Exercise aim:
Repeat every line, exactly, from the very first through the one where "for the rear." appears. Add nothing else.

[start]

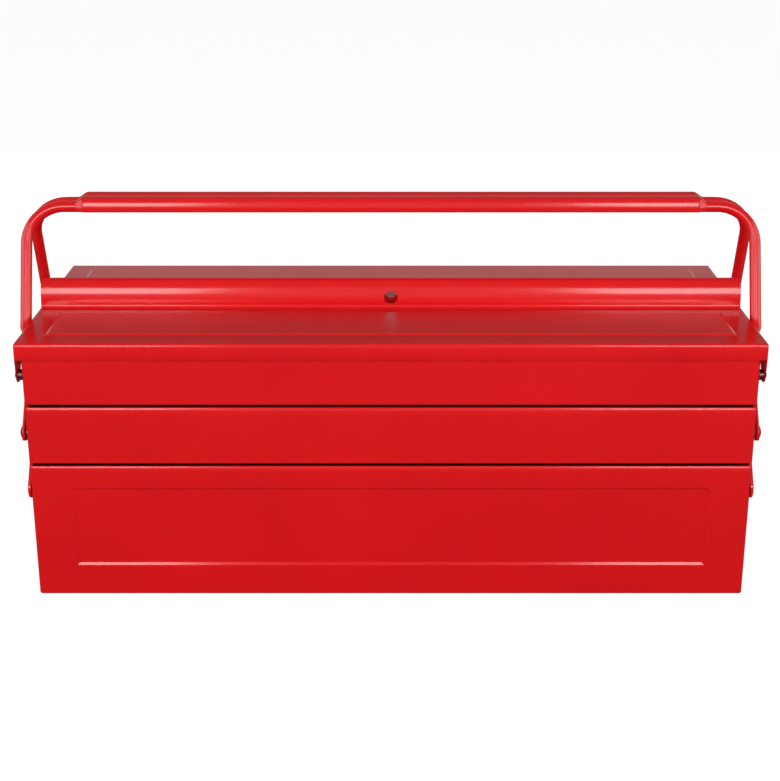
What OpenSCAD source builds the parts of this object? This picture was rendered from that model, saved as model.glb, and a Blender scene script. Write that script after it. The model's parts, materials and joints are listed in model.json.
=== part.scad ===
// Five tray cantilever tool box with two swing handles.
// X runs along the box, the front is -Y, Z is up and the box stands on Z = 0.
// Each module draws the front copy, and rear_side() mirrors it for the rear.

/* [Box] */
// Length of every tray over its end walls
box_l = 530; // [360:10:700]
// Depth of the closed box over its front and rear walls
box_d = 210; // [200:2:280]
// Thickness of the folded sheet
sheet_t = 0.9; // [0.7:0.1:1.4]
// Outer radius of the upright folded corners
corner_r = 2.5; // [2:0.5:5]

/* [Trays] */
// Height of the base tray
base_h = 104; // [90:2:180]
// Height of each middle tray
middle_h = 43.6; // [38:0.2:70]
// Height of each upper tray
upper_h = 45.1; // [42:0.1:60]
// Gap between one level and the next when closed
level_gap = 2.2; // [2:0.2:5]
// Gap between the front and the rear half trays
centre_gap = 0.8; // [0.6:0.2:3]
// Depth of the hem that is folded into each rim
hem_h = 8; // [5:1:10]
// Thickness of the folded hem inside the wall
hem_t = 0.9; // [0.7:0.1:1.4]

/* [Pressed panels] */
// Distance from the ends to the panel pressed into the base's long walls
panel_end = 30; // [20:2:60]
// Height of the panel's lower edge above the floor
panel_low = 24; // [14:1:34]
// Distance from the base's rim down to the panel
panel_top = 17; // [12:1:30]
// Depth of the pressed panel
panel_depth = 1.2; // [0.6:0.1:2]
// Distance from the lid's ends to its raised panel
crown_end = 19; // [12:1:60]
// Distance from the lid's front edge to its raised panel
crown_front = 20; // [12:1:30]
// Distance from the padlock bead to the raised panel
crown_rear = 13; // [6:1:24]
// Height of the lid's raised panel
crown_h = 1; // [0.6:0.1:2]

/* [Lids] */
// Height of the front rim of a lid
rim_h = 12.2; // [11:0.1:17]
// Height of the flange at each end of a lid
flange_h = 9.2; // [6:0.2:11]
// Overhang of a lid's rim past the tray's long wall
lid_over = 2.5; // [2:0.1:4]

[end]

Task response:
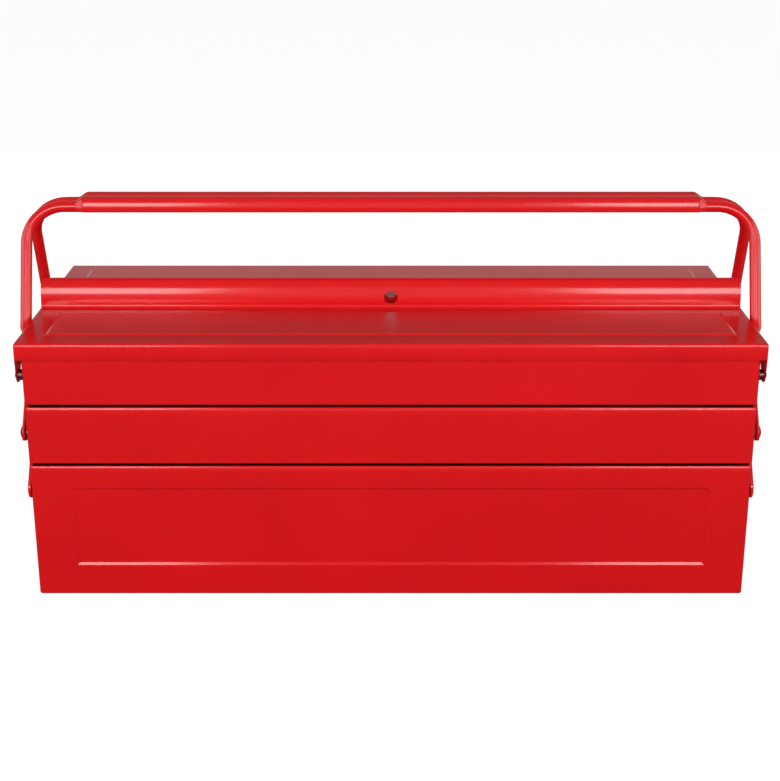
What OpenSCAD source builds the parts of this object? This picture was rendered from that model, saved as model.glb, and a Blender scene script. Write that script after it. The model's parts, materials and joints are listed in model.json.
=== part.scad ===
// Five tray cantilever tool box with two swing handles.
// X runs along the box, the front is -Y, Z is up and the box stands on Z = 0.
// Each module draws the front copy, and rear_side() mirrors it for the rear.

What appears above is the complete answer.